The language of a people is inseparable from their perception of the world and themselves. The destruction of a people’s language is therefore not only a loss in terms of their identity as a people, but also as people. Welsh nationalism, in so far as it remembers itself within the unity of all humanity, opposes fascism, opposes imposed uniformity. As someone once put it, “the struggle for the Welsh language is a victory for all indigenous languages everywhere.”

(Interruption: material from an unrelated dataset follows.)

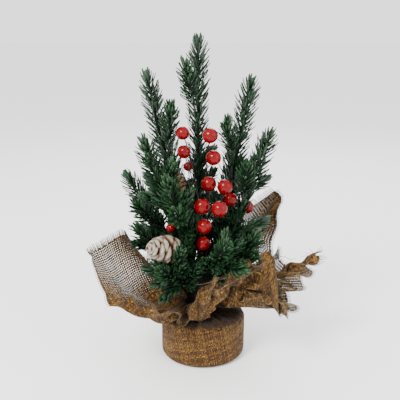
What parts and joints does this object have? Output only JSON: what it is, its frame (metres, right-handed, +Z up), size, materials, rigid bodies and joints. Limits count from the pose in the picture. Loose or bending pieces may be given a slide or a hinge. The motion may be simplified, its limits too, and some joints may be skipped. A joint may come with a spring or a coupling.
{
  "type": "artificial tabletop tree",
  "caption": "Small artificial conifer with glossy red berry picks and pine cones, its round weighted foot wrapped in a tied square of burlap with flared corners.",
  "frame": {"origin": "middle of the foot's underside, where it stands", "axes": "+Z up along the post; the seen side, with most berries, faces -Y"},
  "size_m": [0.216, 0.1479, 0.3],
  "materials": {
    "plaster": "matt plaster",
    "burlap": "coarse open weave",
    "elastic": "matt",
    "green_plastic": "matt",
    "floral_tape": "waxed crepe",
    "needle_plastic": "satin",
    "wire": "matt",
    "berry": "high gloss",
    "cone_frosted": "white frosting over brown",
    "cone_brown": "matt"
  },
  "bodies": {
    "foot": {"foot_weight": "plaster", "burlap_foot": "burlap", "burlap_neck": "burlap", "neck_tie": "elastic", "post": "green_plastic", "post_tape": "floral_tape", "burlap_wing_left": "burlap", "burlap_wing_back": "burlap", "burlap_wing_rear": "burlap", "burlap_wing_right": "burlap", "burlap_wing_front": "burlap"},
    "sprig_top": {"sprig_top_stem": "green_plastic", "sprig_top_needles": "needle_plastic"},
    "sprig_high_left": {"sprig_high_left_stem": "green_plastic", "sprig_high_left_needles": "needle_plastic"},
    "sprig_high_right": {"sprig_high_right_stem": "green_plastic", "sprig_high_right_needles": "needle_plastic"},
    "sprig_mid_left": {"sprig_mid_left_stem": "green_plastic", "sprig_mid_left_needles": "needle_plastic"},
    "sprig_mid_right": {"sprig_mid_right_stem": "green_plastic", "sprig_mid_right_needles": "needle_plastic"},
    "sprig_side_left": {"sprig_side_left_stem": "green_plastic", "sprig_side_left_needles": "needle_plastic"},
    "sprig_low_left": {"sprig_low_left_stem": "green_plastic", "sprig_low_left_needles": "needle_plastic"},
    "sprig_centre_front": {"sprig_centre_front_stem": "green_plastic", "sprig_centre_front_needles": "needle_plastic"},
    "sprig_low_front_left": {"sprig_low_front_left_stem": "green_plastic", "sprig_low_front_left_needles": "needle_plastic"},
    "sprig_low_front_right": {"sprig_low_front_right_stem": "green_plastic", "sprig_low_front_right_needles": "needle_plastic"},
    "sprig_low_right": {"sprig_low_right_stem": "green_plastic", "sprig_low_right_needles": "needle_plastic"},
    "sprig_back_left": {"sprig_back_left_stem": "green_plastic", "sprig_back_left_needles": "needle_plastic"},
    "sprig_back_right": {"sprig_back_right_stem": "green_plastic", "sprig_back_right_needles": "needle_plastic"},
    "sprig_back": {"sprig_back_stem": "green_plastic", "sprig_back_needles": "needle_plastic"},
    "pick_high_left": {"pick_high_left_wires": "wire", "pick_high_left_berries": "berry"},
    "pick_high_right": {"pick_high_right_wires": "wire", "pick_high_right_berries": "berry"},
    "pick_mid_right": {"pick_mid_right_wires": "wire", "pick_mid_right_berries": "berry"},
    "pick_centre": {"pick_centre_wires": "wire", "pick_centre_berries": "berry"},
    "pick_low": {"pick_low_wires": "wire", "pick_low_berries": "berry"},
    "pick_side_left": {"pick_side_left_wires": "wire", "pick_side_left_berries": "berry"},
    "pick_side_right": {"pick_side_right_wires": "wire", "pick_side_right_berries": "berry"},
    "frosted_cone": {"frosted_cone_wire": "wire", "frosted_cone_scales": "cone_frosted"},
    "brown_cone": {"brown_cone_wire": "wire", "brown_cone_scales": "cone_brown"}
  },
  "joints": [
    {"name": "sprig_top_bend", "type": "hinge", "parent": "foot", "child": "sprig_top", "pos_m": [-0.00274, 0.00752, 0.086], "axis": [-0.866, -0.5, 0], "range_deg": [-2, 4]},
    {"name": "sprig_high_left_bend", "type": "hinge", "parent": "foot", "child": "sprig_high_left", "pos_m": [-0.00765, 0.00234, 0.08], "axis": [-0.1045, -0.9945, 0], "range_deg": [-1, 6]},
    {"name": "sprig_high_right_bend", "type": "hinge", "parent": "foot", "child": "sprig_high_right", "pos_m": [0.00773, 0.00207, 0.08], "axis": [-0.1219, 0.9925, 0], "range_deg": [-2, 3]},
    {"name": "sprig_mid_left_bend", "type": "hinge", "parent": "foot", "child": "sprig_mid_left", "pos_m": [-0.00742, -0.003, 0.08], "axis": [0.5878, -0.809, 0], "range_deg": [-1, 1]},
    {"name": "sprig_mid_right_bend", "type": "hinge", "parent": "foot", "child": "sprig_mid_right", "pos_m": [0.00773, -0.00207, 0.072], "axis": [0.0349, 0.9994, 0], "range_deg": [0, 8]},
    {"name": "sprig_side_left_bend", "type": "hinge", "parent": "foot", "child": "sprig_side_left", "pos_m": [-0.008, 0, 0.066], "axis": [0.0349, -0.9994, 0], "range_deg": [-4, 2]},
    {"name": "sprig_low_left_bend", "type": "hinge", "parent": "foot", "child": "sprig_low_left", "pos_m": [-0.00736, -0.00313, 0.06], "axis": [0.2756, -0.9613, 0], "range_deg": [-2, 12]},
    {"name": "sprig_centre_front_bend", "type": "hinge", "parent": "foot", "child": "sprig_centre_front", "pos_m": [-0.00338, -0.00725, 0.078], "axis": [0.8572, -0.515, 0], "range_deg": [0, 3]},
    {"name": "sprig_low_front_left_bend", "type": "hinge", "parent": "foot", "child": "sprig_low_front_left", "pos_m": [-0.00376, -0.00706, 0.06], "axis": [0.848, -0.5299, 0], "range_deg": [0, 10]},
    {"name": "sprig_low_front_right_bend", "type": "hinge", "parent": "foot", "child": "sprig_low_front_right", "pos_m": [0.00207, -0.00773, 0.066], "axis": [0.9511, 0.309, 0], "range_deg": [-4, 8]},
    {"name": "sprig_low_right_bend", "type": "hinge", "parent": "foot", "child": "sprig_low_right", "pos_m": [0.00613, -0.00514, 0.06], "axis": [0.4226, 0.9063, 0], "range_deg": [-4, 2]},
    {"name": "sprig_back_left_bend", "type": "hinge", "parent": "foot", "child": "sprig_back_left", "pos_m": [-0.00566, 0.00566, 0.07], "axis": [-0.848, -0.5299, 0], "range_deg": [-5, 12]},
    {"name": "sprig_back_right_bend", "type": "hinge", "parent": "foot", "child": "sprig_back_right", "pos_m": [0.00514, 0.00613, 0.07], "axis": [-0.8746, 0.4848, 0], "range_deg": [-5, 12]},
    {"name": "sprig_back_bend", "type": "hinge", "parent": "foot", "child": "sprig_back", "pos_m": [0, 0.008, 0.062], "axis": [-1, 0, 0], "range_deg": [-5, 12]},
    {"name": "pick_high_left_bend", "type": "hinge", "parent": "foot", "child": "pick_high_left", "pos_m": [-0.00312, 0.0018, 0.092], "axis": [0.9397, -0.342, 0], "range_deg": [0, 4]},
    {"name": "pick_high_right_bend", "type": "hinge", "parent": "foot", "child": "pick_high_right", "pos_m": [0, 0.0036, 0.092], "axis": [0.9848, 0.1736, 0], "range_deg": [-4, 2]},
    {"name": "pick_mid_right_bend", "type": "hinge", "parent": "foot", "child": "pick_mid_right", "pos_m": [0.00312, -0.0018, 0.092], "axis": [0.866, 0.5, 0], "range_deg": [-3, 3]},
    {"name": "pick_centre_bend", "type": "hinge", "parent": "foot", "child": "pick_centre", "pos_m": [0, 0, 0.092], "axis": [0.9848, 0.1736, 0], "range_deg": [-3, 3]},
    {"name": "pick_low_bend", "type": "hinge", "parent": "foot", "child": "pick_low", "pos_m": [0, -0.0036, 0.092], "axis": [1, 0, 0], "range_deg": [-3, 10]},
    {"name": "pick_side_left_bend", "type": "hinge", "parent": "foot", "child": "pick_side_left", "pos_m": [-0.00312, -0.0018, 0.092], "axis": [0.342, -0.9397, 0], "range_deg": [0, 1]},
    {"name": "pick_side_right_bend", "type": "hinge", "parent": "foot", "child": "pick_side_right", "pos_m": [0.00312, 0.0018, 0.092], "axis": [-0.5, 0.866, 0], "range_deg": [-3, 1]},
    {"name": "frosted_cone_bend", "type": "hinge", "parent": "foot", "child": "frosted_cone", "pos_m": [-0.00594, -0.00535, 0.069], "axis": [0.6428, -0.766, 0], "range_deg": [0, 2]},
    {"name": "brown_cone_bend", "type": "hinge", "parent": "foot", "child": "brown_cone", "pos_m": [-0.00799, -0.00042, 0.087], "axis": [-0.0872, -0.9962, 0], "range_deg": [-1, 5]}
  ]
}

Fiat Lingua: Against Uniformity.



“I think one of the greatest threats to the twentieth century, which is symbolized as a well as represented by the threat of nuclear extinction, is that of sameness, uniformity, of seeing all things and all places as if they were one. But the parochial poet can help make the world larger again, and can help us to breathe, can help us to feel the reality of the world in which we live by dwelling upon the particular, by discovering or rediscovering the particular . . . Drawing attention to the reality of any particular place does something rather similar for all other places.” Jeremy Hooker.



“The disappearance of nations would impoverish us, not less than if all men were to become alike, with one personality and one face. Nations are the wealth of mankind, its generalized personalities; the least among them has its own unique coloration and harbours within itself a unique facet of God’s design.” Alexander Solzhenitsyn.